* **INFORMATION PROVIDED**:

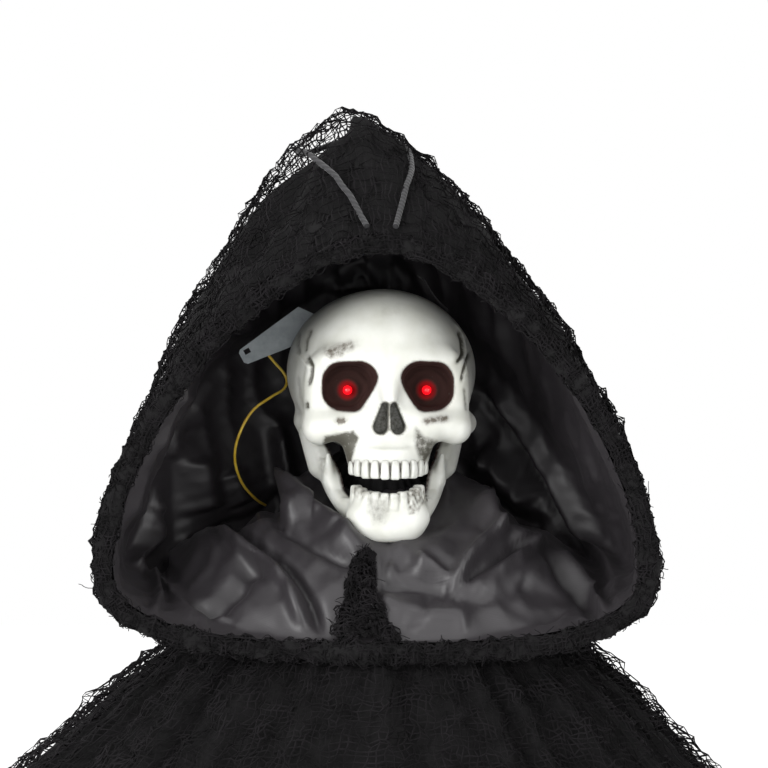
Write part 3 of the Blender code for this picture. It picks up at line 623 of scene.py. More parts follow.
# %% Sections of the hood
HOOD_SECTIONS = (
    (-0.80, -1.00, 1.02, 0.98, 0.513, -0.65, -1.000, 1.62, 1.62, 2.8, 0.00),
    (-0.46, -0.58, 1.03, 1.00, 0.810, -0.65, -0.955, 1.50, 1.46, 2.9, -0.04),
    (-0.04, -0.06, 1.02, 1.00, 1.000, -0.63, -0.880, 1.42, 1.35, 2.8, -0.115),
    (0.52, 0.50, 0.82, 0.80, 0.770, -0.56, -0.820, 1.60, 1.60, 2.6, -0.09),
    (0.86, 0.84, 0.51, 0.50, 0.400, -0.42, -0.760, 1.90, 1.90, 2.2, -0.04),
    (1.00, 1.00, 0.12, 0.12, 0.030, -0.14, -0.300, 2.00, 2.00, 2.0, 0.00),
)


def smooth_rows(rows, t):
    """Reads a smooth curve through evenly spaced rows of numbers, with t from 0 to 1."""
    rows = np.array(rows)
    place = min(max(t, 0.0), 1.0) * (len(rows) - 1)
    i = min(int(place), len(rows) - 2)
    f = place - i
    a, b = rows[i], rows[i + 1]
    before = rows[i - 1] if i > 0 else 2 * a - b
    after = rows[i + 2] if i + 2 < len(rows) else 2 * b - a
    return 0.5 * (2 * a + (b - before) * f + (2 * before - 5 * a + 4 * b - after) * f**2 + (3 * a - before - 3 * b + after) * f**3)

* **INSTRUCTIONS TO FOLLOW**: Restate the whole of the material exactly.

* **FINAL RESULT**:
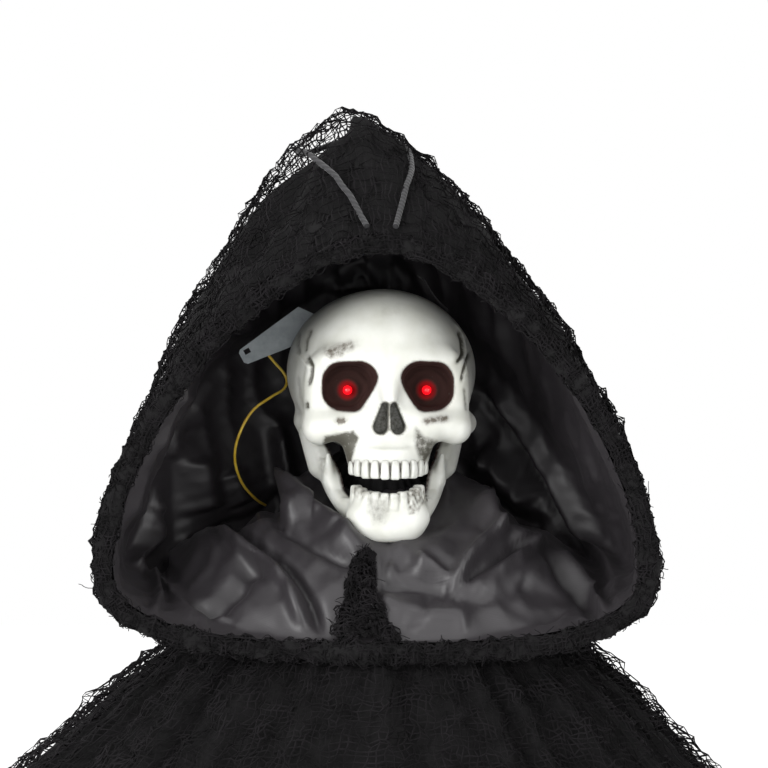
Write part 3 of the Blender code for this picture. It picks up at line 623 of scene.py. More parts follow.
# %% Sections of the hood
HOOD_SECTIONS = (
    (-0.80, -1.00, 1.02, 0.98, 0.513, -0.65, -1.000, 1.62, 1.62, 2.8, 0.00),
    (-0.46, -0.58, 1.03, 1.00, 0.810, -0.65, -0.955, 1.50, 1.46, 2.9, -0.04),
    (-0.04, -0.06, 1.02, 1.00, 1.000, -0.63, -0.880, 1.42, 1.35, 2.8, -0.115),
    (0.52, 0.50, 0.82, 0.80, 0.770, -0.56, -0.820, 1.60, 1.60, 2.6, -0.09),
    (0.86, 0.84, 0.51, 0.50, 0.400, -0.42, -0.760, 1.90, 1.90, 2.2, -0.04),
    (1.00, 1.00, 0.12, 0.12, 0.030, -0.14, -0.300, 2.00, 2.00, 2.0, 0.00),
)


def smooth_rows(rows, t):
    """Reads a smooth curve through evenly spaced rows of numbers, with t from 0 to 1."""
    rows = np.array(rows)
    place = min(max(t, 0.0), 1.0) * (len(rows) - 1)
    i = min(int(place), len(rows) - 2)
    f = place - i
    a, b = rows[i], rows[i + 1]
    before = rows[i - 1] if i > 0 else 2 * a - b
    after = rows[i + 2] if i + 2 < len(rows) else 2 * b - a
    return 0.5 * (2 * a + (b - before) * f + (2 * before - 5 * a + 4 * b - after) * f**2 + (3 * a - before - 3 * b + after) * f**3)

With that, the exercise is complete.